● Data block:
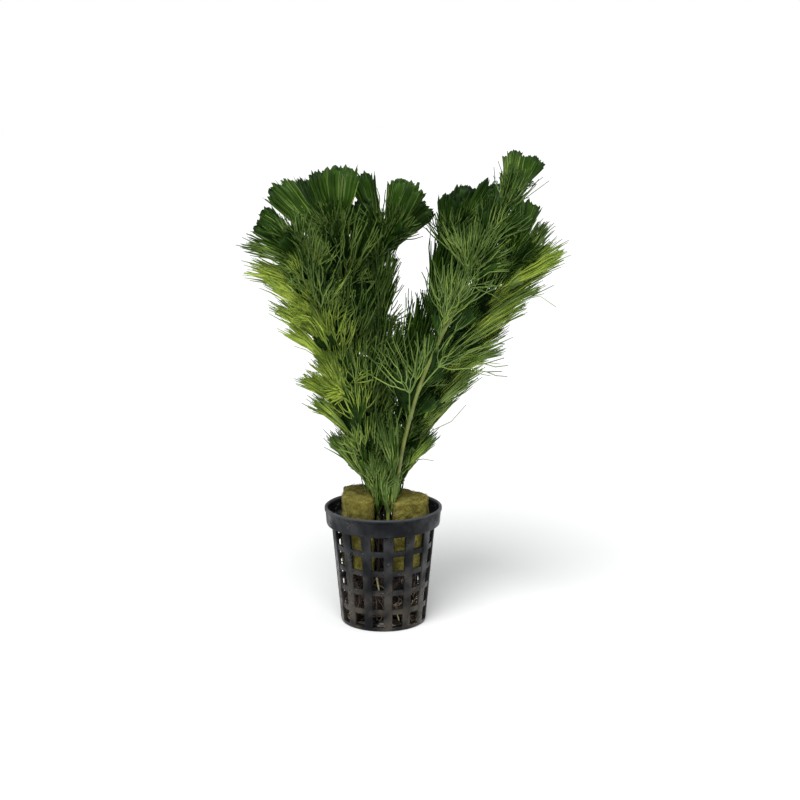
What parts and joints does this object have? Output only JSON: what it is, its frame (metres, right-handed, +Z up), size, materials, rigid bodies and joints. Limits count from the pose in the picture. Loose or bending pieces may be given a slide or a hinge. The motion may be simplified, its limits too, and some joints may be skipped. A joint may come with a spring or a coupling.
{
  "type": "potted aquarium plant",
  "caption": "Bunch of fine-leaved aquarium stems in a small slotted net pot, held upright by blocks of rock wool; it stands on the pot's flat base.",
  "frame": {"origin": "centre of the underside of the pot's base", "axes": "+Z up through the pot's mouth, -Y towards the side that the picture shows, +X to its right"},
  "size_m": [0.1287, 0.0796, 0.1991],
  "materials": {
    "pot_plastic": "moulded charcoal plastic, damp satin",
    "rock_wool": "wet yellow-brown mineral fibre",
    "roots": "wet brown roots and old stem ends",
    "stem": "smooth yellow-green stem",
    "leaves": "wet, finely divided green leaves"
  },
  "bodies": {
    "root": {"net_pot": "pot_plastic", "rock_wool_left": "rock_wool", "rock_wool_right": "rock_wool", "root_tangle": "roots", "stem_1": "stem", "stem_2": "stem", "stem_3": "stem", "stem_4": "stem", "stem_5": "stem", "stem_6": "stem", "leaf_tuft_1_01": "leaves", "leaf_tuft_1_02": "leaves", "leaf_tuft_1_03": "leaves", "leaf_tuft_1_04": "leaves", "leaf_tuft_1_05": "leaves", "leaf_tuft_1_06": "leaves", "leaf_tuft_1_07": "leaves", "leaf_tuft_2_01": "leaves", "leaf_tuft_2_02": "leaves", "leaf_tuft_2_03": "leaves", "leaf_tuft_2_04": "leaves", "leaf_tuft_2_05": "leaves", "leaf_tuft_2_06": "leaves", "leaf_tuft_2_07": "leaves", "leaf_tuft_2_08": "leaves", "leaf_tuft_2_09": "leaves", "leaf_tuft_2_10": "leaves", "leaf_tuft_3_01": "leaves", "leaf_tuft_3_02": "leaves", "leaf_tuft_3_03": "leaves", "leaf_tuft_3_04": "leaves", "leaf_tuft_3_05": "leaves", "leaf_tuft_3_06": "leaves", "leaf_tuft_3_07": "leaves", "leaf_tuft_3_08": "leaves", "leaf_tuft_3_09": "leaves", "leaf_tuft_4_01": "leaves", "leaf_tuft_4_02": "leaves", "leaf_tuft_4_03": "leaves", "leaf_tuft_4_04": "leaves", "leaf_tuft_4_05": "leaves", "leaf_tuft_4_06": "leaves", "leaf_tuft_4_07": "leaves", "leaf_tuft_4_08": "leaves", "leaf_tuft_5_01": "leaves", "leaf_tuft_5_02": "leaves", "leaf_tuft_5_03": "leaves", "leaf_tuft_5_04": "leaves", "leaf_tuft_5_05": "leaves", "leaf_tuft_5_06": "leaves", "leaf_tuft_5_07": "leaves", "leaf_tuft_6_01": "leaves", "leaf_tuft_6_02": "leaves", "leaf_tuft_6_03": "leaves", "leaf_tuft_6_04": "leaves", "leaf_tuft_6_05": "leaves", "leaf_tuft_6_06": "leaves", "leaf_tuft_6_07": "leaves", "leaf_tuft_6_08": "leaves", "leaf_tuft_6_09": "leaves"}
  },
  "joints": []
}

● Brief: Repeat the data precisely, line by line.

● Written reply:
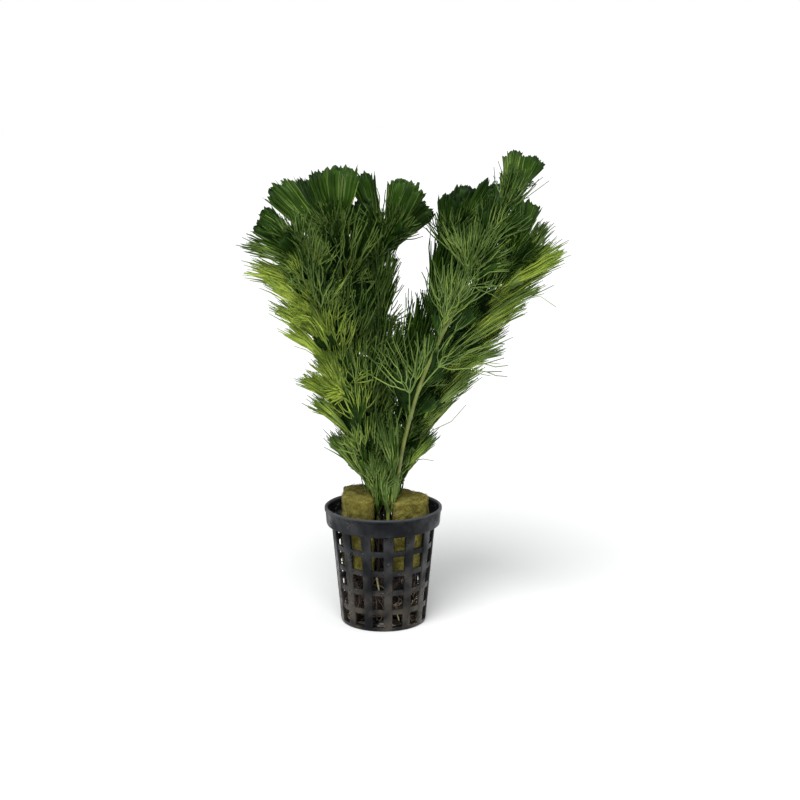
What parts and joints does this object have? Output only JSON: what it is, its frame (metres, right-handed, +Z up), size, materials, rigid bodies and joints. Limits count from the pose in the picture. Loose or bending pieces may be given a slide or a hinge. The motion may be simplified, its limits too, and some joints may be skipped. A joint may come with a spring or a coupling.
{
  "type": "potted aquarium plant",
  "caption": "Bunch of fine-leaved aquarium stems in a small slotted net pot, held upright by blocks of rock wool; it stands on the pot's flat base.",
  "frame": {"origin": "centre of the underside of the pot's base", "axes": "+Z up through the pot's mouth, -Y towards the side that the picture shows, +X to its right"},
  "size_m": [0.1287, 0.0796, 0.1991],
  "materials": {
    "pot_plastic": "moulded charcoal plastic, damp satin",
    "rock_wool": "wet yellow-brown mineral fibre",
    "roots": "wet brown roots and old stem ends",
    "stem": "smooth yellow-green stem",
    "leaves": "wet, finely divided green leaves"
  },
  "bodies": {
    "root": {"net_pot": "pot_plastic", "rock_wool_left": "rock_wool", "rock_wool_right": "rock_wool", "root_tangle": "roots", "stem_1": "stem", "stem_2": "stem", "stem_3": "stem", "stem_4": "stem", "stem_5": "stem", "stem_6": "stem", "leaf_tuft_1_01": "leaves", "leaf_tuft_1_02": "leaves", "leaf_tuft_1_03": "leaves", "leaf_tuft_1_04": "leaves", "leaf_tuft_1_05": "leaves", "leaf_tuft_1_06": "leaves", "leaf_tuft_1_07": "leaves", "leaf_tuft_2_01": "leaves", "leaf_tuft_2_02": "leaves", "leaf_tuft_2_03": "leaves", "leaf_tuft_2_04": "leaves", "leaf_tuft_2_05": "leaves", "leaf_tuft_2_06": "leaves", "leaf_tuft_2_07": "leaves", "leaf_tuft_2_08": "leaves", "leaf_tuft_2_09": "leaves", "leaf_tuft_2_10": "leaves", "leaf_tuft_3_01": "leaves", "leaf_tuft_3_02": "leaves", "leaf_tuft_3_03": "leaves", "leaf_tuft_3_04": "leaves", "leaf_tuft_3_05": "leaves", "leaf_tuft_3_06": "leaves", "leaf_tuft_3_07": "leaves", "leaf_tuft_3_08": "leaves", "leaf_tuft_3_09": "leaves", "leaf_tuft_4_01": "leaves", "leaf_tuft_4_02": "leaves", "leaf_tuft_4_03": "leaves", "leaf_tuft_4_04": "leaves", "leaf_tuft_4_05": "leaves", "leaf_tuft_4_06": "leaves", "leaf_tuft_4_07": "leaves", "leaf_tuft_4_08": "leaves", "leaf_tuft_5_01": "leaves", "leaf_tuft_5_02": "leaves", "leaf_tuft_5_03": "leaves", "leaf_tuft_5_04": "leaves", "leaf_tuft_5_05": "leaves", "leaf_tuft_5_06": "leaves", "leaf_tuft_5_07": "leaves", "leaf_tuft_6_01": "leaves", "leaf_tuft_6_02": "leaves", "leaf_tuft_6_03": "leaves", "leaf_tuft_6_04": "leaves", "leaf_tuft_6_05": "leaves", "leaf_tuft_6_06": "leaves", "leaf_tuft_6_07": "leaves", "leaf_tuft_6_08": "leaves", "leaf_tuft_6_09": "leaves"}
  },
  "joints": []
}